We can cover the 18 miles between Cardiff and Portishead in three hours, but that's will the full spate of the tide carrying us. Without that, it can take four and a half hours to cover the same ground.
Low water Cardiff Friday morning was 0345 at 1.3 meters. The low water height would mean that the outer harbour at Cardiff wouldn't carry enough water for us to get out for about an hour either side of tide. So the only option available was to lock out a little over an hour earlier at 0230 and stem the last of the ebb.
By the time we got to the boat Thursday evening and had settled in and bunked down, I managed a shade over a couple of hours of sleep before I had to crawl back out of my sleeping bag at 0200 and rouse Dad to prepare the boat to cast off. At 0230, the Barrage lock was an eerily dark, lonely place as we locked down about 10m to the awaiting sea. A near to full moon, although riding high, was obscured completely behind a fully cloud-mantled sky. Flashes of green and red from the navigation buoys guided us out through the Wrack Channel as we left the lock and departed from the outer harbour, one nervous eye glued to the dim, amber glow of our depth gauge, keen to avoid the indignity and inconvenience of sitting out the last of the tide on a mud-bank.
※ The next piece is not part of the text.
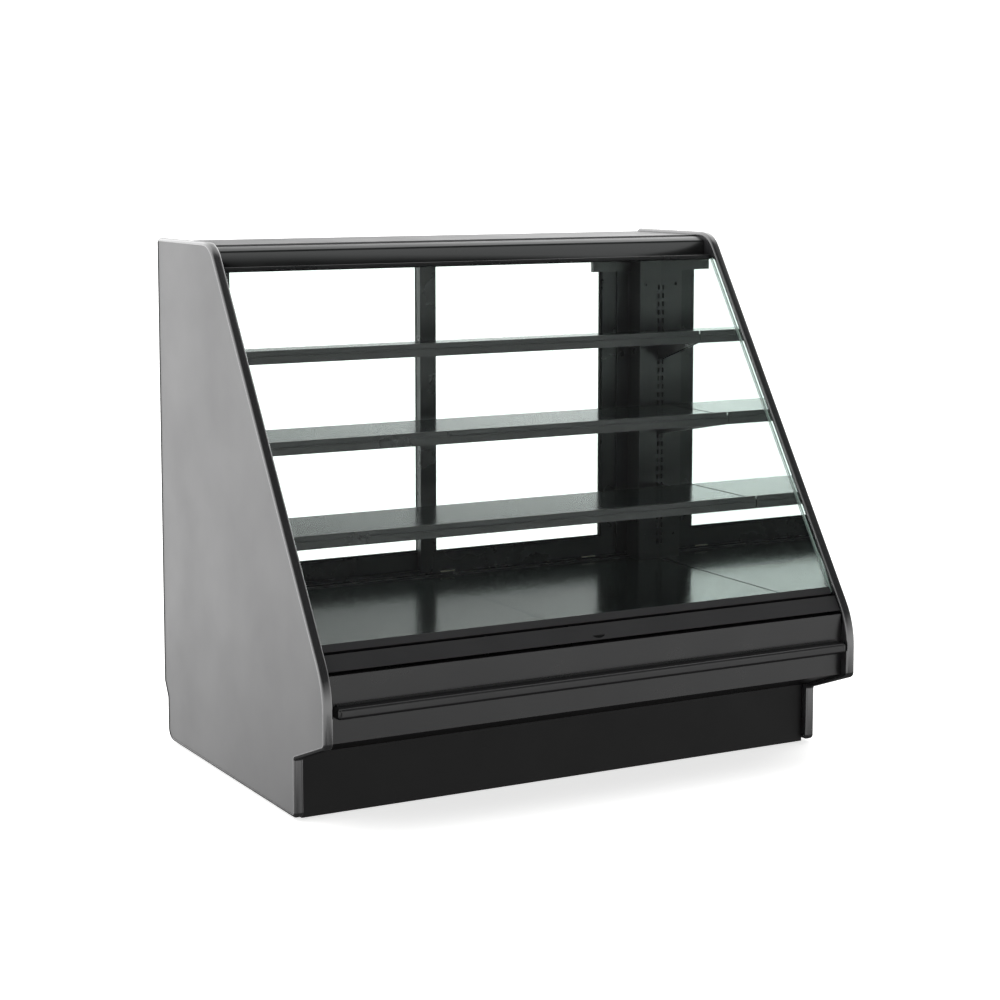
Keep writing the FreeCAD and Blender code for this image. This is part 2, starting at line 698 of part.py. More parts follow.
def light_housing():
    """Aluminium body of the canopy light."""
    outer = box(-LIGHT_X, LIGHT_X, LIGHT_Y - LIGHT_HALF, LIGHT_Y + LIGHT_HALF,
                LIGHT_SPLIT_Z, LIGHT_TOP_Z)
    inner = box(-LIGHT_X + 3, LIGHT_X - 3, LIGHT_Y - LIGHT_HALF + 3, LIGHT_Y + LIGHT_HALF - 3,
                LIGHT_SPLIT_Z - 1, LIGHT_TOP_Z - 3)
    return outer.cut(inner)


def light_lens():
    """Rounded diffuser under the light."""
    block = box(-LIGHT_X, LIGHT_X, LIGHT_Y - LIGHT_HALF, LIGHT_Y + LIGHT_HALF,
                LENS_BOTTOM_Z, LIGHT_SPLIT_Z)
    edges = [e for e in block.Edges
             if abs(e.CenterOfMass.z - LENS_BOTTOM_Z) < 1e-6 and abs(e.CenterOfMass.x) < 1e-6]
    return block.makeFillet(LIGHT_HALF - 4, edges)


def light_clips():
    """Straps that hold the light up under the roof."""
    clips = []
    for x in HINGE_XS:
        outer = box(x - CLIP_WIDTH / 2, x + CLIP_WIDTH / 2, LIGHT_Y - LIGHT_HALF - 3,
                    LIGHT_Y + LIGHT_HALF + 3, CLIP_BOTTOM_Z, LIGHT_TOP_Z)
        inner = box(x - CLIP_WIDTH, x + CLIP_WIDTH, LIGHT_Y - LIGHT_HALF,
                    LIGHT_Y + LIGHT_HALF, LENS_BOTTOM_Z, LIGHT_TOP_Z + 1)
        clips.append(outer.cut(inner))
    return Part.makeCompound(clips)


def front_glass():
    """Slanted front pane."""
    half = GLASS_THICKNESS / 2
    return slant_block(GLASS_TOP, GLASS_END, -half, half, -GLASS_X, GLASS_X)


def glass_top_rail():
    """Hinge barrel and clamp along the top edge of the glass, cut out for the fixed knuckles."""
    half = GLASS_THICKNESS / 2
    barrel = cylinder_x(HINGE_Y, HINGE_Z, KNUCKLE_R, -GLASS_X, GLASS_X)
    clamp = slant_block(TOP_RAIL[0], TOP_RAIL[1], -TOP_RAIL_HALF, TOP_RAIL_HALF,
                        -GLASS_X, GLASS_X)
    rail = barrel.fuse(clamp).removeSplitter()
    rail = rail.cut(slant_block(GLASS_TOP, TOP_RAIL[1] + 1, -half, half,
                                -GLASS_X - 1, GLASS_X + 1))
    reach = KNUCKLE_HALF + KNUCKLE_GAP
    for x in HINGE_XS:
        rail = rail.cut(cylinder_x(HINGE_Y, HINGE_Z, KNUCKLE_R + KNUCKLE_GAP,
                                   x - reach, x + reach))
        rail = rail.cut(cylinder_x(HINGE_Y, HINGE_Z, PIN_R, x - KNUCKLE_END, x + KNUCKLE_END))
    return rail


def glass_bottom_rail():
    """Channel on the bottom edge of the glass."""
    half = GLASS_THICKNESS / 2
    rail = slant_block(BOTTOM_RAIL[0], BOTTOM_RAIL[1], -RAIL_HALF, RAIL_HALF, -GLASS_X, GLASS_X)
    return rail.cut(slant_block(BOTTOM_RAIL[0] - 1, GLASS_END, -half, half,
                                -GLASS_X - 1, GLASS_X + 1))


def glass_hinge_leaf():
    """Fixed hinge leaf under the canopy, with three knuckles reaching forward."""
    leaf_z = CANOPY_BOTTOM_Z - LEAF_THICKNESS
    leaf = box(-GLASS_X, GLASS_X, LEAF_Y[0], LEAF_Y[1], leaf_z, CANOPY_BOTTOM_Z)
    knuckles = []
    bores = []
    for x in HINGE_XS:
        x0 = x - KNUCKLE_HALF
        x1 = x + KNUCKLE_HALF
        knuckles.append(cylinder_x(HINGE_Y, HINGE_Z, KNUCKLE_R, x0, x1))
        knuckles.append(box(x0, x1, HINGE_Y, LEAF_Y[0] + 1, leaf_z, CANOPY_BOTTOM_Z))
        bores.append(cylinder_x(HINGE_Y, HINGE_Z, PIN_R + PIN_CLEARANCE, x0 - 1, x1 + 1))
    return leaf.fuse(knuckles).removeSplitter().cut(Part.makeCompound(bores))


def glass_hinge_pins():
    """Pins pressed into the glass rail's knuckles."""
    pins = [cylinder_x(HINGE_Y, HINGE_Z, PIN_R, x - KNUCKLE_END, x + KNUCKLE_END)
            for x in HINGE_XS]
    return Part.makeCompound(pins)


def shelf(name):
    """Folded shelf pan."""
    z, front, rear = SHELVES[name]
    y0 = front + RAIL_THICKNESS
    outer = box(-SHELF_X, SHELF_X, y0, rear, z - SHELF_SKIRT, z)
    inner = box(-SHELF_X + SHEET, SHELF_X - SHEET, y0 + SHEET, rear - SHEET,
                z - SHELF_SKIRT - 1, z - SHEET)
    return outer.cut(inner)


def price_rail(name):
    """Label rail clipped to the shelf's front edge, its upstand stopping short of the mirrors."""
    z, front, _ = SHELVES[name]
    low = z - RAIL_BELOW
    high = z + RAIL_ABOVE
    rail = box(-BAY_X, BAY_X, front, front + RAIL_THICKNESS, low, z)
    upstand = box(-SHELF_X, SHELF_X, front, front + RAIL_THICKNESS, z, high)
    groove_z = low + RAIL_GROOVE_AT * (high - low)
    groove = box(-BAY_X - 1, BAY_X + 1, front - 1, front + RAIL_GROOVE,
                 groove_z - RAIL_GROOVE / 2, groove_z + RAIL_GROOVE / 2)
    return rail.fuse(upstand).removeSplitter().cut(groove)


def shelf_brackets(name):
    """Tapered bracket plates hooked into the posts' slots."""
    z, front, _ = SHELVES[name]
    top = z - SHELF_SKIRT - REST_GAP
    low = top - BRACKET_HEIGHT
    tip_y = front + BRACKET_SETBACK
    x0 = SLOT_X - BRACKET_THICKNESS / 2
    x1 = SLOT_X + BRACKET_THICKNESS / 2
    plate = prism([
        (POST_FRONT_Y, top),
        (POST_FRONT_Y, low),
        (tip_y, top - BRACKET_TIP),
        (tip_y, top),
    ], x0, x1)
    hooks = []
    for i in range(SLOT_COUNT):
        slot_z = TOP_SLOT_Z - i * SLOT_PITCH
        if low + HOOK_HEIGHT < slot_z < top - HOOK_HEIGHT:
            neck_y = POST_FRONT_Y + HOOK_NECK
            half = HOOK_HEIGHT / 2
            hooks.append(box(x0, x1, POST_FRONT_Y, neck_y, slot_z - half, slot_z + half))
            hooks.append(box(x0, x1, neck_y, POST_FRONT_Y + HOOK_REACH,
                             slot_z - half - HOOK_DROP, slot_z + half))
    return both_ends(plate.fuse(hooks).removeSplitter())


def rear_panel():
    """Rear cover of the lower cabinet with two groups of vent slots."""
    low = BASE_BEAM_H + SHEET
    high = DECK_Z - DECK_FLANGE - 22
    panel = box(-BAY_X, BAY_X, REAR_PANEL_Y, REAR_PANEL_Y + SHEET, 0, high)
    slots = []
    for x in (-480.0, -300.0, 120.0, 300.0):
        for row in range(VENT_ROWS):
            z = low + 60 + row * VENT_PITCH
            slots.append(box(x, x + VENT_LENGTH, REAR_PANEL_Y - 1, REAR_PANEL_Y + SHEET + 1,
                             z, z + VENT_HEIGHT))
    hole = box(SERVICE_X[0] + 6, SERVICE_X[1] - 6, REAR_PANEL_Y - 1, REAR_PANEL_Y + SHEET + 1,
               SERVICE_Z[0] + 6, SERVICE_Z[1] - 6)
    return panel.cut(Part.makeCompound(slots)).cut(hole)


def service_plate():
    """Plate that carries the power inlet and the light switch."""
    y0 = REAR_PANEL_Y + SHEET
    plate = box(SERVICE_X[0], SERVICE_X[1], y0, y0 + SHEET, SERVICE_Z[0], SERVICE_Z[1])
    width, height, _ = INLET_RECESS
    wall = 2.0
    inlet = box(INLET_X - width / 2 - wall, INLET_X + width / 2 + wall, y0 - 1, y0 + SHEET + 1,
                SERVICE_MID_Z - height / 2 - wall, SERVICE_MID_Z + height / 2 + wall)
    sw, sh = SWITCH_SIZE
    switch = box(SWITCH_X - sw / 2 - 1, SWITCH_X + sw / 2 + 1, y0 - 1, y0 + SHEET + 1,
                 SERVICE_MID_Z - sh / 2 - 1, SERVICE_MID_Z + sh / 2 + 1)
    return plate.cut(inlet).cut(switch)


def power_inlet():
    """Recessed power inlet with three contact blades."""
    width, height, depth = INLET_RECESS
    wall = 2.0
    face = REAR_PANEL_Y + 2 * SHEET
    body = box(INLET_X - width / 2 - wall, INLET_X + width / 2 + wall, face - depth - wall, face,
               SERVICE_MID_Z - height / 2 - wall, SERVICE_MID_Z + height / 2 + wall)
    flange = box(INLET_X - INLET_SIZE[0] / 2, INLET_X + INLET_SIZE[0] / 2, face, face + 2.5,
                 SERVICE_MID_Z - INLET_SIZE[1] / 2, SERVICE_MID_Z + INLET_SIZE[1] / 2)
    recess = box(INLET_X - width / 2, INLET_X + width / 2, face - depth, face + 3,
                 SERVICE_MID_Z - height / 2, SERVICE_MID_Z + height / 2)
    shell = body.fuse(flange).removeSplitter().cut(recess)
    blades = []
    for dx, dz in ((-7, -3), (0, 3), (7, -3)):
        blades.append(box(INLET_X + dx - 1, INLET_X + dx + 1, face - depth, face - BLADE_SHORT,
                          SERVICE_MID_Z + dz - 2, SERVICE_MID_Z + dz + 2))
    return shell.fuse(blades).removeSplitter()


def switch_rocker():
    """Rocker of the light switch, pivoting about a level axis in its plate."""
    width, height = SWITCH_SIZE
    face = REAR_PANEL_Y + 2 * SHEET
    pivot_y = face - 2.0
    half = height / 2
    crown = 5.0
    outline = [
        (pivot_y - 4, SERVICE_MID_Z - 4),
        (pivot_y, SERVICE_MID_Z - half),
        (pivot_y + crown, SERVICE_MID_Z - half + 1),
        (pivot_y + crown - 2.2, SERVICE_MID_Z),
        (pivot_y + crown, SERVICE_MID_Z + half - 1),
        (pivot_y, SERVICE_MID_Z + half),
        (pivot_y - 4, SERVICE_MID_Z + 4),
    ]
    return prism(outline, SWITCH_X - width / 2 + 0.4, SWITCH_X + width / 2 - 0.4)


def build_structure():
    save("base_beams", base_beams())
    save("deck_beams", deck_beams())
    save("cabinet_floor", cabinet_floor())
    save("kick_plate", kick_plate())
    save("front_fascia", front_fascia())
    save("lower_front_panel", lower_front_panel())
    save("deck_front_lip", deck_front_lip())
    save("rear_panel", rear_panel())
    save("rear_sill", rear_sill())
    save_pair("end_panel", end_panel())
    save_pair("end_trim", end_trim())
    save_pair("end_mirror", end_mirror())
    save_pair("corner_post", corner_post())
    save_pair("door_jamb", door_jamb())
    save("header_cover", header_cover())
    save("post_screws", post_screws())


def build_front():
    save("bumper_channel", bumper_channel())
    save("bumper_rail", bumper_rail())
    save("bumper_end_caps", bumper_end_caps())
    save("front_glass", front_glass())
    save("glass_top_rail", glass_top_rail())
    save("glass_bottom_rail", glass_bottom_rail())
    save("glass_hinge_leaf", glass_hinge_leaf())
    save("glass_hinge_pins", glass_hinge_pins())


def build_inside():
    save("deck_pan_right", deck_pan(1))
    save("deck_pan_left", deck_pan(-1))
    for name in SHELVES:
        save("shelf_" + name, shelf(name))
        save("price_rail_" + name, price_rail(name))
        save("shelf_brackets_" + name, shelf_brackets(name))


def build_doors():
    save("door_bottom_track", door_bottom_track())
    save("door_top_track", door_top_track())
    for side in DOOR_FRONT_Y:
        stem = "door_" + side + "_"
        save(stem + "frame", door_frame(side))
        save(stem + "glass", door_glass(side))
        save(stem + "pull", door_pull(side))
        save(stem + "glides", door_glides(side))


def build_top():
    save("canopy_nose", canopy_nose())
    save("canopy_roof", canopy_roof())
    save("light_housing", light_housing())
    save("light_lens", light_lens())
    save("light_clips", light_clips())


def build_electrics():
    save("service_plate", service_plate())
    save("power_inlet", power_inlet())
    save("switch_rocker", switch_rocker())


os.makedirs("parts", exist_ok=True)
build_structure()
build_front()
build_inside()
build_doors()
build_top()
build_electrics()
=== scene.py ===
import logging
import math
from dataclasses import dataclass, field
from enum import Enum
from typing import Iterable, Optional

import bpy
from mathutils import Matrix, Vector


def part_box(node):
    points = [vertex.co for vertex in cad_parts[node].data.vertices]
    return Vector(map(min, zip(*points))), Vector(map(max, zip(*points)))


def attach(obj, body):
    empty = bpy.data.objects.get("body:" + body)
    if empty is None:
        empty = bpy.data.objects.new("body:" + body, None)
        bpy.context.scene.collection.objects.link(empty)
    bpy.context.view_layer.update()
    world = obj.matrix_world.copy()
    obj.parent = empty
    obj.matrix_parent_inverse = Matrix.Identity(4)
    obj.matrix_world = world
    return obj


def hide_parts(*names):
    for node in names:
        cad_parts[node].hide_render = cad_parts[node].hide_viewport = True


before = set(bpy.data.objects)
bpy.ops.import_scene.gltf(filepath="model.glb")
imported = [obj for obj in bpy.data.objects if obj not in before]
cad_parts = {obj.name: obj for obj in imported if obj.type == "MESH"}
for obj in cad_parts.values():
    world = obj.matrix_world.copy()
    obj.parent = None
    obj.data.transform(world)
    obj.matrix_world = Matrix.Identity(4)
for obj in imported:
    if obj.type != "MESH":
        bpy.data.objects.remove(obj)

LOG = logging.getLogger("bakery_case")
MM = 0.001
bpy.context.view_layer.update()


def linear(hex_colour: str) -> tuple[float, float, float, float]:
    """Turn an sRGB hex colour into linear RGBA.

    Args:
        hex_colour: colour such as "#1c1c1d".

    Returns:
        Linear red, green, blue and an alpha of 1.
    """
    parts = [int(hex_colour[i:i + 2], 16) / 255 for i in (1, 3, 5)]
    line = [c / 12.92 if c <= 0.04045 else ((c + 0.055) / 1.055) ** 2.4 for c in parts]
    return (line[0], line[1], line[2], 1.0)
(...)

A light breeze was pushing up-channel with us over a lightly ruffled sea, so as soon as we were clear of the Wrack, we turned into wind and pulled the sails up, but continued to motor-sail for the first couple of hours through the darkness, first to make way against the still ebbing tide and then to keep our ground-speed up in the light air until the tide fully turned and picked up the slack.
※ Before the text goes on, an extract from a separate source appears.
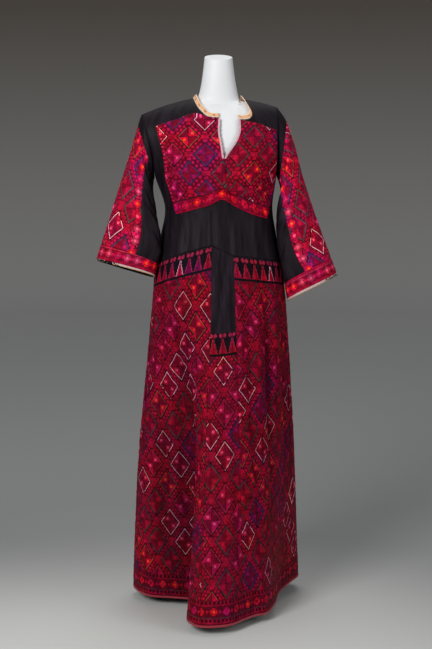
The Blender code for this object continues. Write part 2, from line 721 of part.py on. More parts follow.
def add_sleeve(side, rings, cotton, embroidered, silk):
    """Head, embroidered outer strip, plain under piece, embroidered cuff and ribbon edging."""
    pieces = (
        ("head", cotton, -180.0, 180.0, 0.0, HEAD_END, 2),
        ("strip", embroidered, -STRIP_TURN, STRIP_TURN, HEAD_END, CUFF_START, SLEEVE_ROWS),
        ("under", cotton, STRIP_TURN, 360.0 - STRIP_TURN, HEAD_END, CUFF_START, SLEEVE_ROWS),
        ("cuff", embroidered, -180.0, 180.0, CUFF_START, EDGING_START, 2),
        ("edging", silk, -180.0, 180.0, EDGING_START, 1.0, 1),
    )
    for piece, cloth, start, end, low, high, rows in pieces:
        face = sleeve_face(rings, start, end, low, high, rows)
        cloth_wall(f"sleeve_{side}_{piece}", face, cloth)


# ---------------------------------------------------------------- dress form
def room_under_shoulder(x, height, front):
    """How far the form may stand out at x and height, and stay clear of the bodice's wall."""
    at = np.array([x, height + FORM_CLEAR])
    cloth = torso_point(at[:1], at[1:], front)[0]
    return max(abs(cloth[1]) - FORM_CLEAR, FORM_RIDGE)


def add_torso(skin):
    """Torso and neck in one smooth shell of stacked rings, closed by a flat foot and a tilted flat top."""
    tilt = math.tan(math.radians(NECK_TOP_TILT))
    turns = [2.0 * math.pi * index / FORM_SIDES for index in range(FORM_SIDES)]
    bm = bmesh.new()
    rings = []
    for section in FORM:
        ring = []
        for turn in turns:
            x = section.half_width * math.cos(turn)
            front = math.sin(turn) < 0.0
            y = (section.front if front else section.back) * math.sin(turn)
            if section.height > UNDERARM_Z and abs(x) > FORM_NECK_X:
                y = math.copysign(min(abs(y), room_under_shoulder(x, section.height, front)), y)
            lean = y * tilt if section is FORM[-1] else 0.0
            ring.append(bm.verts.new((x, y, section.height + lean)))
        rings.append(ring)
    for lower, upper in zip(rings, rings[1:]):
        for index in range(FORM_SIDES):
            following = (index + 1) % FORM_SIDES
            bm.faces.new((lower[index], lower[following], upper[following], upper[index]))
    bm.faces.new(rings[0])
    bm.faces.new(rings[-1])
    bmesh.ops.recalc_face_normals(bm, faces=bm.faces)
    return finished("form_torso", bm, skin)


def turned(name, profile, x, y, material):
    """A solid of revolution about an upright axis, from (radius, height) pairs that start and end on it."""
    bm = bmesh.new()
    verts = [bm.verts.new((radius, 0.0, height)) for radius, height in profile]
    edges = [bm.edges.new(pair) for pair in zip(verts, verts[1:])]
    bmesh.ops.spin(
        bm, geom=verts + edges, cent=(0.0, 0.0, 0.0), axis=(0.0, 0.0, 1.0), dvec=(0.0, 0.0, 0.0),
        angle=2.0 * math.pi, steps=TURNED_SIDES, use_merge=True, use_duplicate=False,
    )
    bmesh.ops.remove_doubles(bm, verts=bm.verts, dist=0.00001)
    bmesh.ops.recalc_face_normals(bm, faces=bm.faces)
    bmesh.ops.translate(bm, verts=bm.verts, vec=(x, y, 0.0))
    return finished(name, bm, material)


def add_stand(steel):
    base = (
        (0.0, 0.0),
        (BASE_RADIUS - BASE_ROUND, 0.0),
        (BASE_RADIUS, BASE_ROUND),
        (BASE_RADIUS, BASE_HEIGHT - BASE_ROUND),
        (BASE_RADIUS - BASE_ROUND, BASE_HEIGHT),
        (0.0, BASE_HEIGHT),
    )
    turned("form_base", base, BASE_X, BASE_Y, steel)
    foot = BASE_HEIGHT + SEAT_GAP
    top = FORM[0].height - SEAT_GAP
    pole = (
        (0.0, foot),
        (FLANGE_RADIUS, foot),
        (FLANGE_RADIUS, foot + FLANGE_HEIGHT),
        (POLE_RADIUS, foot + FLANGE_HEIGHT),
        (POLE_RADIUS, top - FLANGE_HEIGHT),
        (FLANGE_RADIUS, top - FLANGE_HEIGHT),
        (FLANGE_RADIUS, top),
        (0.0, top),
    )
    turned("form_pole", pole, POLE_X, POLE_Y, steel)


def main():
    for old in list(bpy.data.objects):
        bpy.data.objects.remove(old)
    cotton = principled("black_cotton_sateen", (0.012, 0.010, 0.013), 0.62, sheen=0.3)
    embroidered = principled("cross_stitched_cotton", (0.240, 0.010, 0.045), 0.70, sheen=0.2)
    silk = principled("striped_silk_ribbon", (0.800, 0.420, 0.180), 0.42)
    edging = principled("pale_silk_edging", (0.780, 0.600, 0.600), 0.50)
    tape = principled("red_cotton_tape", (0.300, 0.012, 0.030), 0.70)
    skin = principled("matt_white_form", (0.780, 0.780, 0.770), 0.55)
    steel = principled("powder_coated_steel", (0.620, 0.620, 0.610), 0.45)
    add_bodice(cotton)
    cloth_wall(
        "chest_panel", chest_panel_face(), embroidered, lift=PANEL_LIFT,
        slit=(CHEST_SLIT_ROW, CHEST_COLUMNS),
    )
    edging_lift = PANEL_LIFT + RIBBON_WALL + 2.0 * SEAM_GAP
    for side in ("right", "left"):
        cloth_wall(f"slit_edging_{side}", slit_edging_face(side), edging, wall=RIBBON_WALL, lift=edging_lift)
    add_neck_ribbon(silk)
    add_skirt(embroidered)
    add_hem_binding(tape)
    add_sleeve("right", RIGHT_SLEEVE, cotton, embroidered, silk)
    add_sleeve("left", LEFT_SLEEVE, cotton, embroidered, silk)
    add_torso(skin)
    add_stand(steel)


main()
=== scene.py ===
# %% [markdown]
# # An embroidered Palestinian thobe on a dress form
#
# A thobe is cut from long straight pieces of cotton. A black bodice carries an embroidered chest panel,
# the skirt's panels are covered in cross stitch, and the sleeves open towards wide cuffs. It could be
# modelled as one skin with painted regions, but then no seam would lie true. So this lesson rebuilds every
# cut piece as its own thin shell of cloth, gives each one a map in real metres, and draws the embroidery
# stitch by stitch with shader nodes that read that map.

from collections import namedtuple
import math

import bmesh
import bpy
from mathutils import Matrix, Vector
import numpy as np


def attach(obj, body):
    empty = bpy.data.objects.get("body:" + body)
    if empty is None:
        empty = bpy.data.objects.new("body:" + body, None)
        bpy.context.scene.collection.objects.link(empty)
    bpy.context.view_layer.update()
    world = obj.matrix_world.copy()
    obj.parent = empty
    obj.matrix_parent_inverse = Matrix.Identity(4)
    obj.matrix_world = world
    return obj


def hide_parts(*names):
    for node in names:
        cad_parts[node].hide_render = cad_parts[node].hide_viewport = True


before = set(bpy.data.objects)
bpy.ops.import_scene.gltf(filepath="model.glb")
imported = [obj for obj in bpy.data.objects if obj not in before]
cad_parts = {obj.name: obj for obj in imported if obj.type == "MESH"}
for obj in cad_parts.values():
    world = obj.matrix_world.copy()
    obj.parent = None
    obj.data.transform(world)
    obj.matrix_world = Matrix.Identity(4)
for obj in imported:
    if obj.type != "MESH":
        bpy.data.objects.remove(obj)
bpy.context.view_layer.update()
print("solids to dress:", len(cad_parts))

# %% [markdown]
# ## Colours
# Embroidery floss is bought by a dyer's card. sRGB hex values are what any colour picker gives, so the
# threads are listed that way, and one function turns them into the linear values that a shader needs.

# %% Thread colours
def linear(hex_colour):
    """A colour that shader sockets can take, from an sRGB hex value."""
    shares = [int(hex_colour[at:at + 2], 16) / 255.0 for at in (1, 3, 5)]
    return tuple(s / 12.92 if s <= 0.04045 else ((s + 0.055) / 1.055) ** 2.4 for s in shares) + (1.0,)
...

Some time later, off Clevedon and about an hour out of Portishead, wind and tide strengthened in our favour and we finally stilled the engine to glide through the darkness with just the rush of wind and chuckle of bow wave and wake for accompaniment. Sunrise was little more than an apologetic, grey seeping of light into the cloud-raddled sky as we passed Black Nore Point and Kilkenny Bay. We made Portishead for about 0700, anchored off to wait the rest of the fleet and Dad grilled some bacon for breakfast.
We weighed anchor at 0730, as the first of the Portishead boats locked out. The smaller boats set out directly, whilst some of the larger, faster vessels milled around in the shelter of the Hole. A preventer rigged to the main and the headsail poled out in a goose-wing, we set off ourselves on a run towards the Bridge. The wind had freshened, and within half an hour we were up in the top of the Shoots, fast approaching the bridge. A forest of masts marked where the Portishead fleet were just now pushing out from the shelter of the Hole to start making their way up.
We turned back to them, hardening up to a close-hauled beat to stem the tide, waiting for them to catch us up.
We passed beneath the Second Severn Crossing under full sail in the company of the leading Portishead boats and continued up between the bridges, the wind becoming fickle and shifty as the early morning lengthened. As we passed the moorings at St Pierre Pill, some of our Lydney friends aboard the yacht "Castiard" put out into the channel to join us on their way home to Lydney Harbour. Once through the second of the Severn bridges, we turned briefly into wind, started the engine and dropped the main, but left the headsail set to motor-sail for a while longer as we began to pick our way up the Slime Roads.
Our Gloucester bound fleet was made up of fifteen boats, most from Portishead but a few, like ourselves, out of Cardiff. Fifteen boats plus Castiard made that stretch of the Severn an uncharacteristically popular spot for a brief while that Friday morning.
Navigation through the upper reaches of the Severn Estuary is involved, and undoubtedly perilous if you get it wrong, but not difficult or complicated as long as you prepare and follow the well marked channel. We arrived off Sharpness a little before 1000 as planned and made our way directly into Sharpness Lock, where we rafted up with a couple of Portishead boats and waited to be lifted up to the canal.